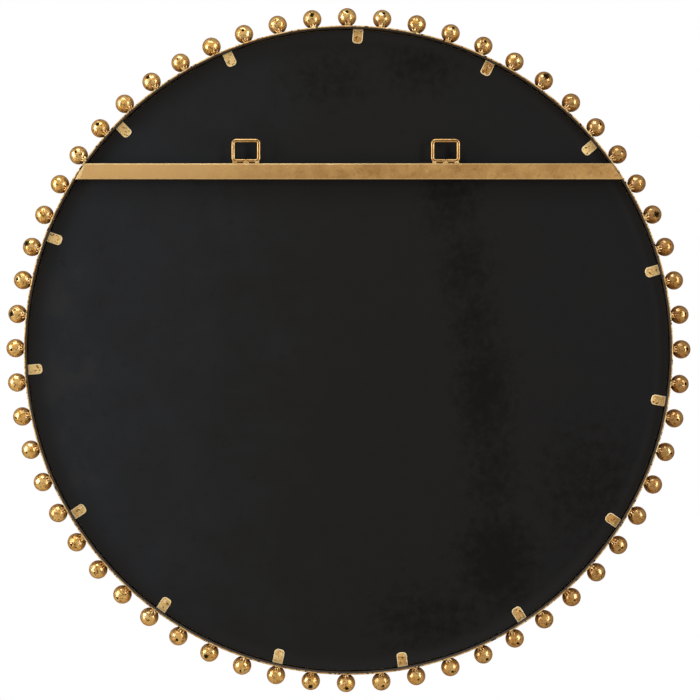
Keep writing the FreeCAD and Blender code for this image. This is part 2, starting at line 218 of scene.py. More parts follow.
def paintGlazeShadeAndLight(tree, where, look, colour, bright):  # thick glaze, painted shade and painted light, each with a wandering edge
    measures = distancesIn(tree, where)
    edge = addNode(tree, "ShaderNodeTexNoise", {
        "Vector": where, "Scale": 1 / (look["raggedSizeMm"] * mm), "Detail": 3.0})
    wander = addNode(tree, "ShaderNodeMapRange", {
        "Value": edge.outputs["Fac"], "To Min": -look["raggedMm"] * mm, "To Max": look["raggedMm"] * mm})
    for measure, tint, start, end, thickest in look["pools"]:
        wavering = addNode(tree, "ShaderNodeMath", {0: measures[measure], 1: wander.outputs["Result"]},
                           operation="ADD")
        pool = addNode(tree, "ShaderNodeMapRange", {
            "Value": wavering.outputs[0], "From Min": start * mm, "From Max": end * mm,
            "To Max": thickest}, interpolation_type="SMOOTHSTEP")
        colour = addNode(tree, "ShaderNodeMix", {
            0: pool.outputs["Result"], 6: colour, 7: linear(tint)}, data_type="RGBA").outputs[2]
        if measure != "side":  # the side mark is painted light and shade from one side to the other, so it leaves the metal as it is
            bright = addNode(tree, "ShaderNodeMix", {
                0: pool.outputs["Result"], 2: bright, 3: look["glazeMetallic"]}).outputs[0]
    return colour, bright


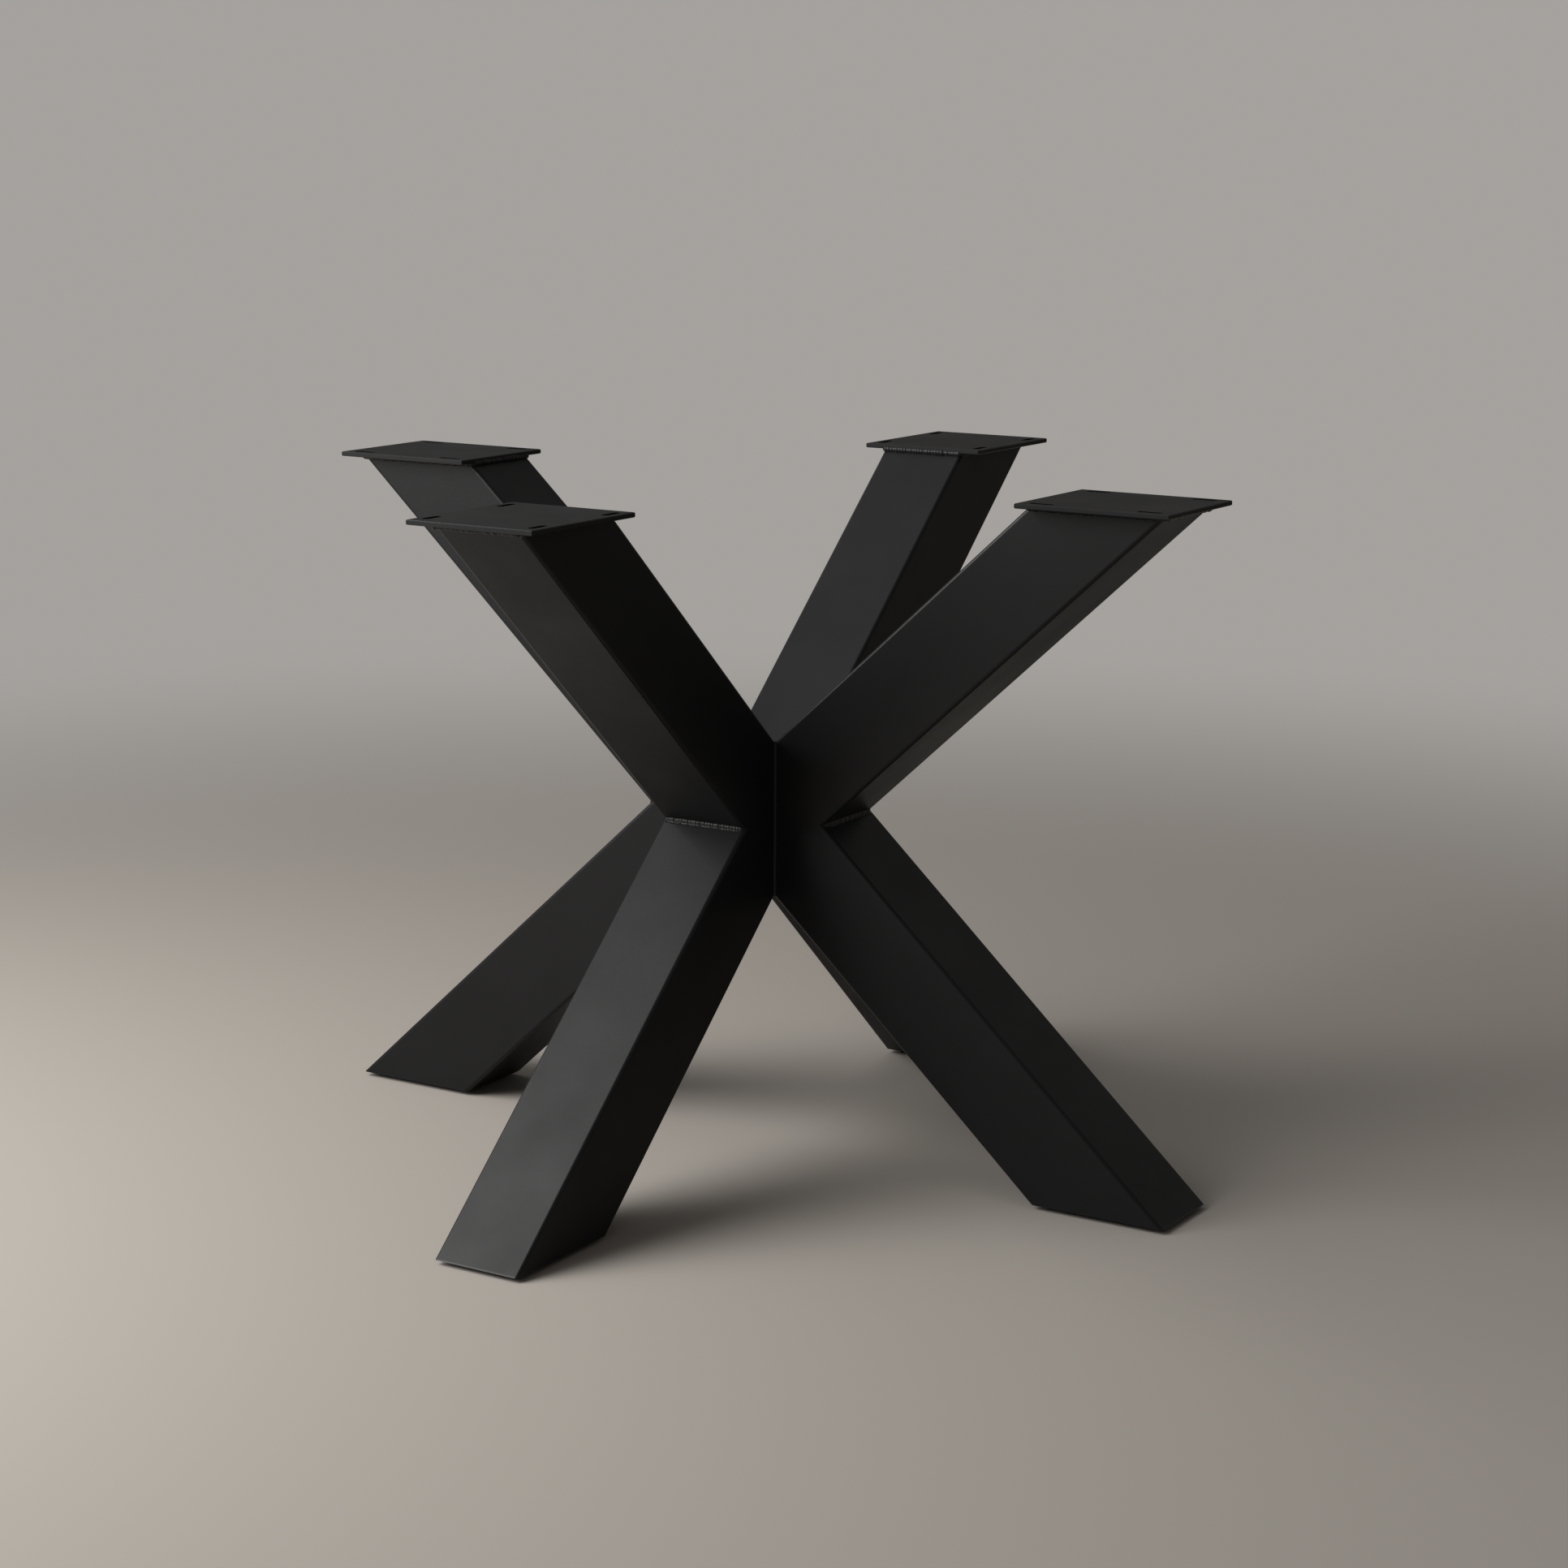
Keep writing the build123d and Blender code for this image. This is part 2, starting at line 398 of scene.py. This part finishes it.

■ EXERCISE OBJECTIVE ■
Each line of the material should be echoed exactly.

■ RESULT ■
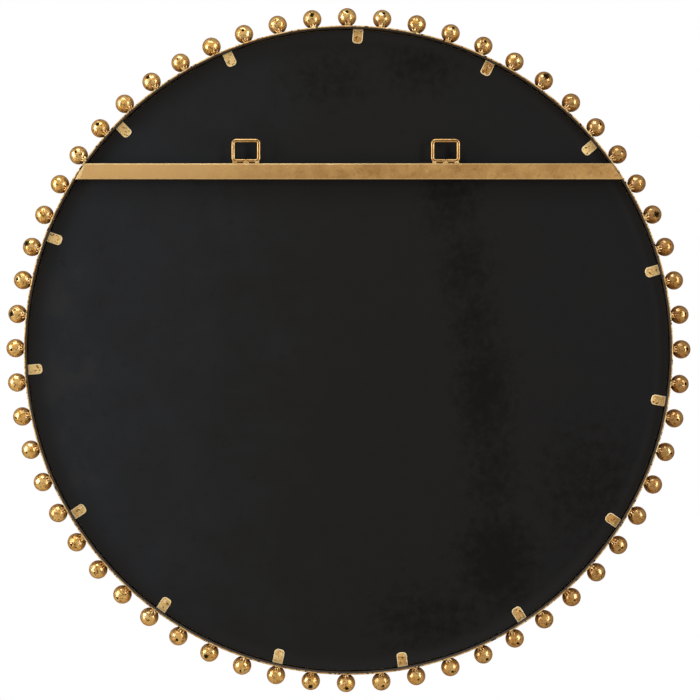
Keep writing the FreeCAD and Blender code for this image. This is part 2, starting at line 218 of scene.py. More parts follow.
def paintGlazeShadeAndLight(tree, where, look, colour, bright):  # thick glaze, painted shade and painted light, each with a wandering edge
    measures = distancesIn(tree, where)
    edge = addNode(tree, "ShaderNodeTexNoise", {
        "Vector": where, "Scale": 1 / (look["raggedSizeMm"] * mm), "Detail": 3.0})
    wander = addNode(tree, "ShaderNodeMapRange", {
        "Value": edge.outputs["Fac"], "To Min": -look["raggedMm"] * mm, "To Max": look["raggedMm"] * mm})
    for measure, tint, start, end, thickest in look["pools"]:
        wavering = addNode(tree, "ShaderNodeMath", {0: measures[measure], 1: wander.outputs["Result"]},
                           operation="ADD")
        pool = addNode(tree, "ShaderNodeMapRange", {
            "Value": wavering.outputs[0], "From Min": start * mm, "From Max": end * mm,
            "To Max": thickest}, interpolation_type="SMOOTHSTEP")
        colour = addNode(tree, "ShaderNodeMix", {
            0: pool.outputs["Result"], 6: colour, 7: linear(tint)}, data_type="RGBA").outputs[2]
        if measure != "side":  # the side mark is painted light and shade from one side to the other, so it leaves the metal as it is
            bright = addNode(tree, "ShaderNodeMix", {
                0: pool.outputs["Result"], 2: bright, 3: look["glazeMetallic"]}).outputs[0]
    return colour, bright


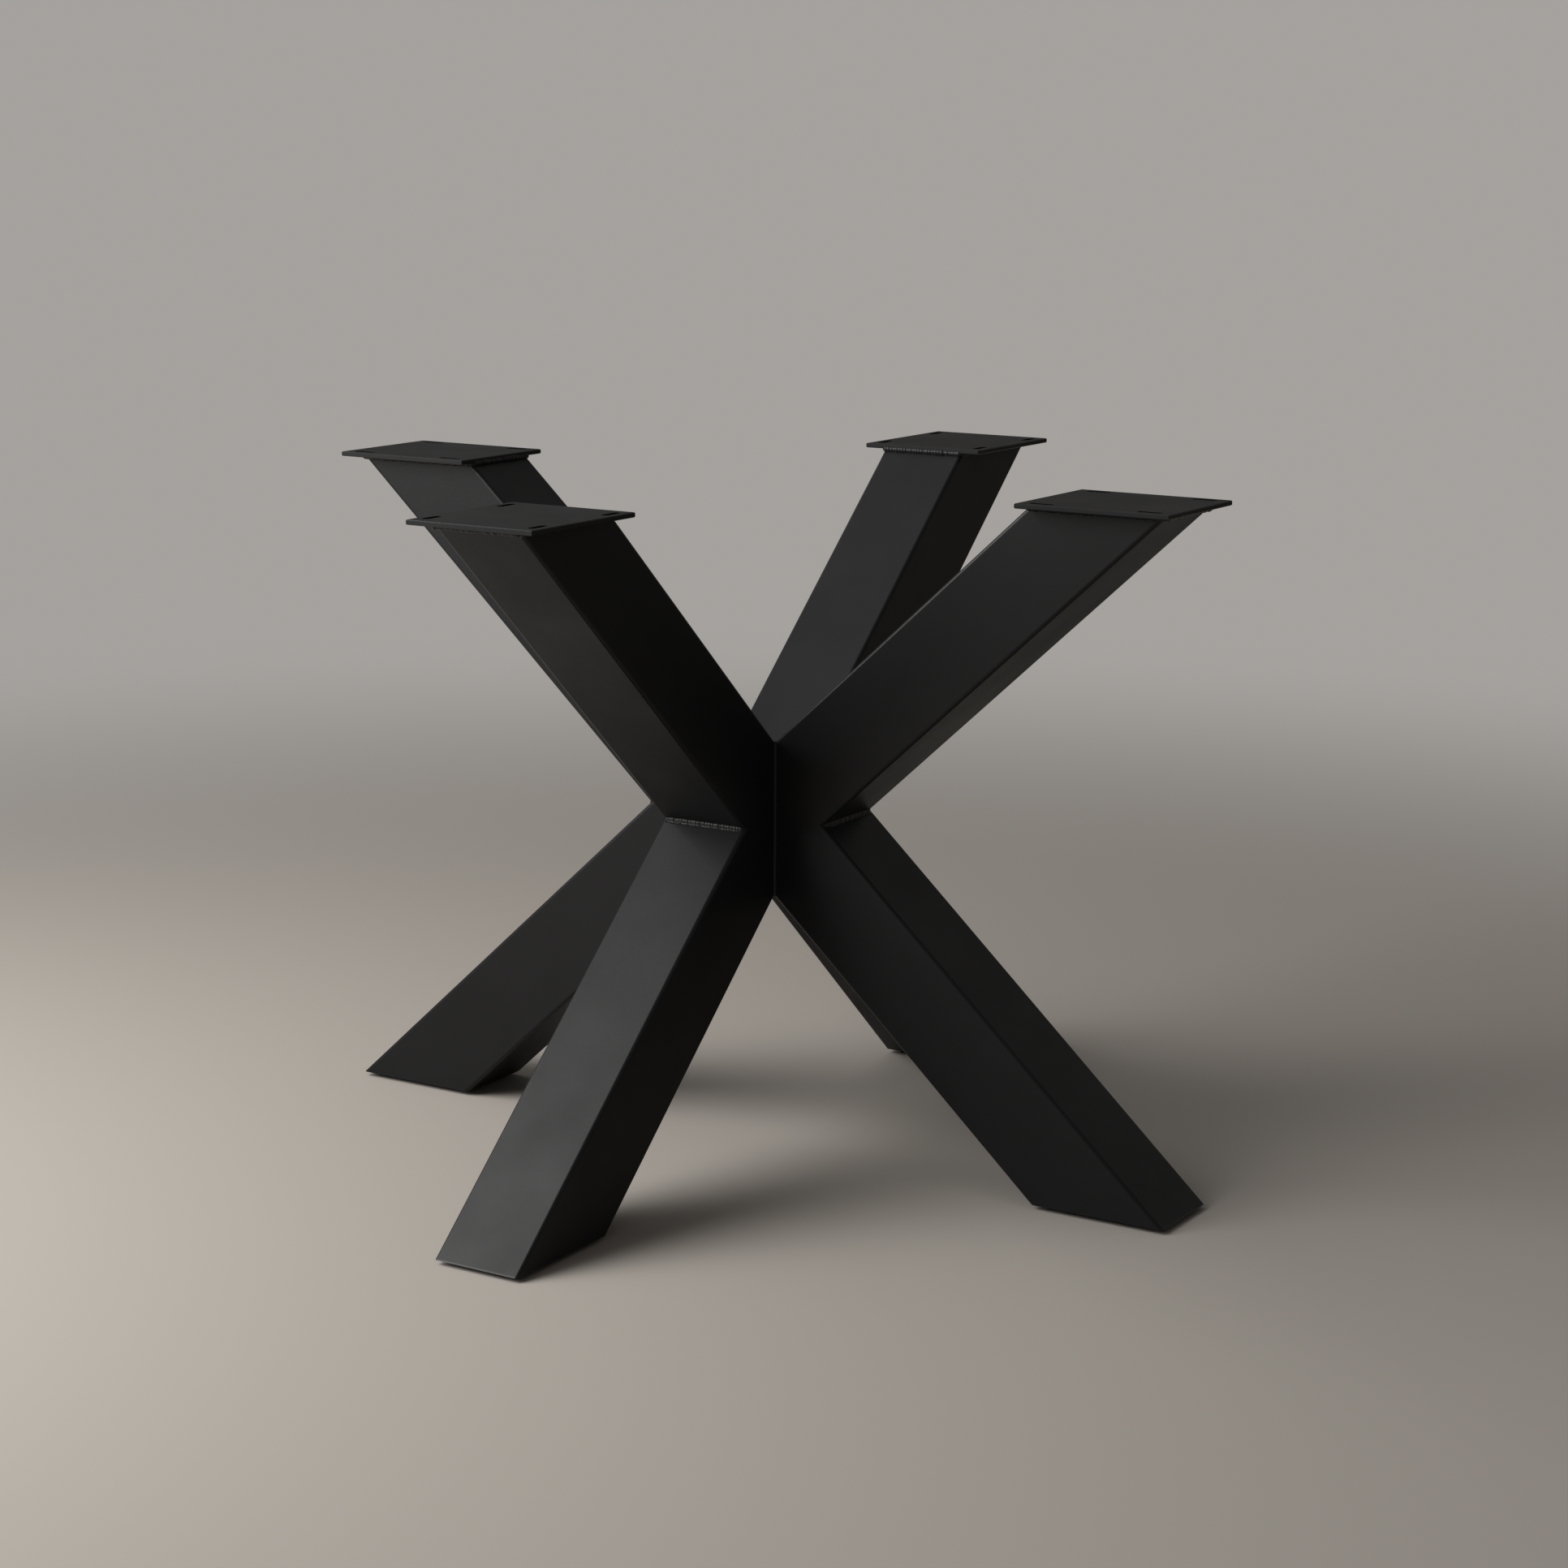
Keep writing the build123d and Blender code for this image. This is part 2, starting at line 398 of scene.py. This part finishes it.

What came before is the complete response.